Wong Sawang (วงศ์สว่าง, /th/) is a khwaeng (subdistrict) of two subdistricts of Bang Sue District, Bangkok, apart from Bang Sue Subdistrict. It is also the name of the surrounding area.

==History==
The name "Wong Sawang" is derived from a road in same name that passes through the area. It is assumed that the name comes from the surname of the chief construction engineer. Wong Sawang is a road that is now considered part of Ratchadaphisek Road (Inner Ring Road). It is connected to an extension of Ratchadaphisek Road, therefore, the current Wong Sawang Road remains only between Rama VII Bridge to Wong Sawang Intersection, where it intersects with Bangkok-Nonthaburi and Ratchadaphisek Roads.

Wong Sawang was raised as a subdistrict in 2009.

==Geography==
Wong Sawang can be considered as an area in the north of the district.

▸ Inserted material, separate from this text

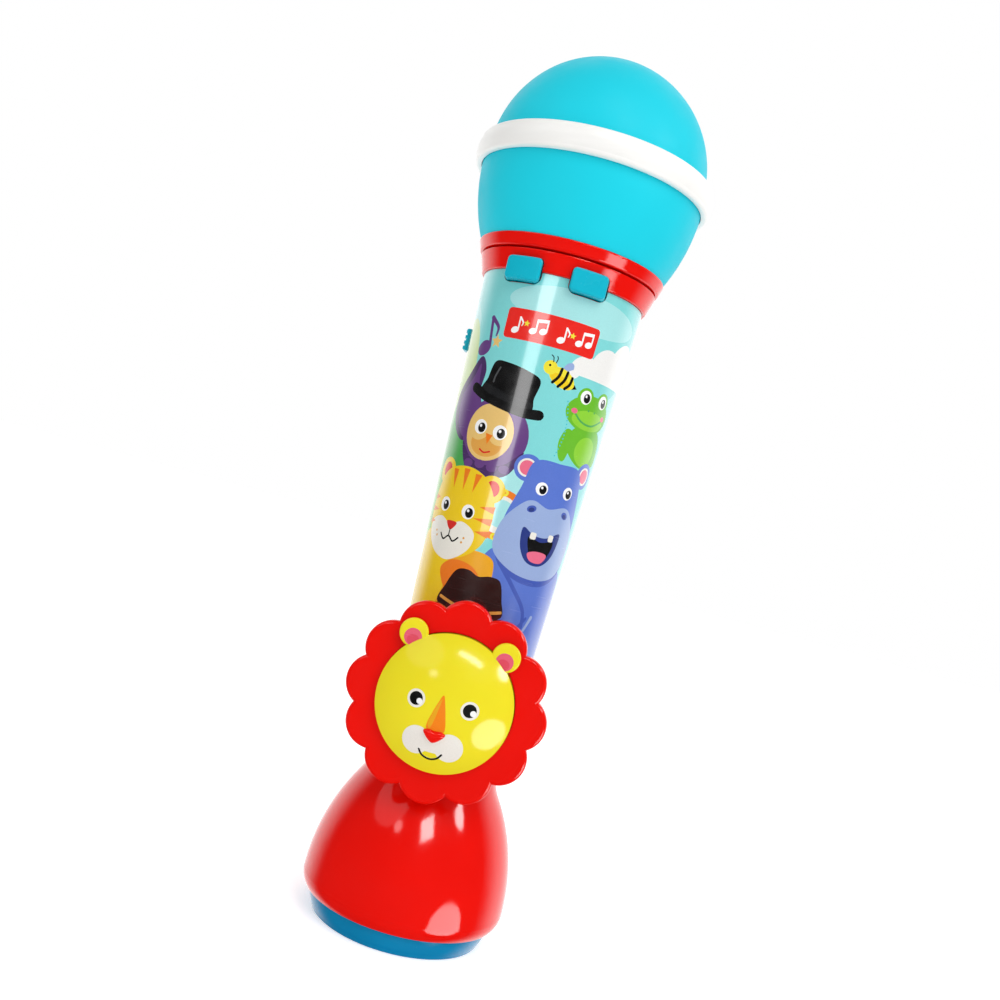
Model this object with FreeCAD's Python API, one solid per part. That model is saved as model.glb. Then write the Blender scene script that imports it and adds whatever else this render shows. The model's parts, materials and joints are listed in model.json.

Neighbouring subdistricts are (from the north clockwise): Bang Khen in Mueang Nonthaburi of Nonthaburi Province (Khlong Bang Khen is a borderline), Lat Yao and Chatuchak of Chatuchak District (Khlong Prapa and Southern Railway Line are the borderlines), Bang Sue in its district (Southern Railway Line is a borderline), Bang Kruai in Bang Kruai of Nonthaburi Province (Chao Phraya River is a borderline).

==Administration==
Wong Sawang consists of 26 communities.

==Transportation==
Wong Sawang is served by MRT Purple Line's Wong Sawang Station (PP14), where the station is located above Wong Sawang Intersection.